說的就是一個上海的士司機,怎么用自己的分析,選出目標乘客。
摘取一段放這里。
“給你舉個例子,醫院門口,一個拿著藥的,一個拿著臉盆的,你帶哪一個?”
我想了想,說不知道。
“你要帶那個拿臉盆的。一般人小病小痛的到醫院看一看,拿點藥,不一定會去很遠的醫院。拿著臉盆打車的,那是出院的。住院哪有不死人的?今天二樓的誰死了,明天三樓又死了一個,從醫院出來的人通常會有一種重獲新生的感覺,重新認識生命的意義,健康才最重要。那天這個說:走,去青浦。眼睛都不眨一下。你說他會打車到人民廣場,再去坐青浦線嗎?絕對不會!”
我不由得開始佩服起這個出租車司機。
“再給你舉個例子。那天人民廣場,三個人在前面招手。一個年輕女子,拿著小包,剛買完東西;還有一對青年男女,一看就是逛街的;第三個是個里面穿絨襯衫的,外面羽絨服的男子,拿著筆記本包。我看一個人只要3秒鐘,之后毫不猶豫地停在這個男子面前。這個男的上車后還沒說去什么地方就忍不住問我‘為什么你毫不猶豫地開到我面前?前面還有兩個人,他們要是想上車,我也不好意思和他們搶。’”
司機回答說:“中午的時候,還有十幾分鐘就1點了。那個女孩子是中午溜出來買東西的,估計公司很近;那對男女是游客,沒拿什么東西,不會去很遠;你是出去辦事的,拿著筆記本包,一看就是公務,而且這個時候出去,估計應該不會近。”
我和的哥說起這個司機的時候,他得意洋洋地說道,“你說的那個司機我知道。那新聞我也看了,但是我和你說,我賺得比他多。”

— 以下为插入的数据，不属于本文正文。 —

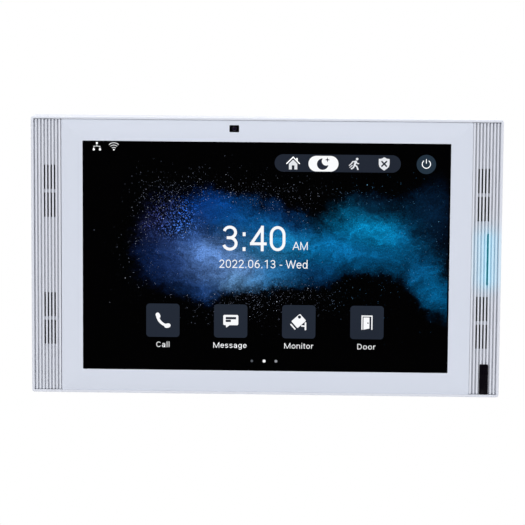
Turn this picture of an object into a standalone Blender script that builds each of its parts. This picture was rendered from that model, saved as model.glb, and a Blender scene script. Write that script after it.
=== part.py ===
"""Wall-hung video intercom monitor with a ten inch touch display.

X runs across the front from left to right, +Y runs from the front towards the wall, +Z is up.
The origin is on the wall plane, in the middle of the wall bracket's back face.
Sizes below are in millimetres, and MM turns them into Blender's metres.
"""

import math

import bmesh
import bpy
from mathutils import Vector

MM = 0.001

# ---------------------------------------------------------------- driving dimensions
WIDTH, HEIGHT, DEPTH = 280.6, 166.6, 25.0
LIP = 1.55  # width of the frame's rim seen from the front
GAP = 0.35  # seam between the glass, the grilles and the rim
SNUG = 0.3  # clearance between parts that touch

FRONT = -DEPTH
HALF_W, HALF_H = WIDTH / 2, HEIGHT / 2
POCKET_W, POCKET_H = HALF_W - LIP, HALF_H - LIP

# Layers from the front to the wall, as (front, back) along Y.
GLASS = (FRONT + 0.3, FRONT + 2.0)
ADHESIVE = (GLASS[1] + SNUG, GLASS[1] + 0.7)
DECK = (ADHESIVE[1] + SNUG, ADHESIVE[1] + 1.9)
PANEL = (GLASS[1] + SNUG, GLASS[1] + 1.5)
TRAY = (GLASS[1] + SNUG, GLASS[1] + 3.3)
PLATE = (TRAY[1] + SNUG, TRAY[1] + 0.9)
BOARD = (PLATE[1] + 1.5, PLATE[1] + 3.1)
FRAME_BACK = -12.3
COVER_BACK = -0.5
BRACKET = (-1.5, 0.0)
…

的哥賺得是不是比那個司機多,我不知道,但是我知道他一定賺得不少。
因為他無論什么時候,都在想問題。
梅溪湖到西站的路程很短,我們卻說了很多。
下車的時候,我沒有留的哥的聯系方式,只是讓他把票給我。
他說:“你要票啊,好說這些都給你。我們各取所需。”
結果那一次,我付十塊錢的的士費,卻拿到了兩百塊的的士票。
后來也經常想起這個的哥,特別是在滴滴和快的興起的時候,我想他一定會把握住機會。
在滴滴拋棄的士的時候,我想他也一定有應對的策略。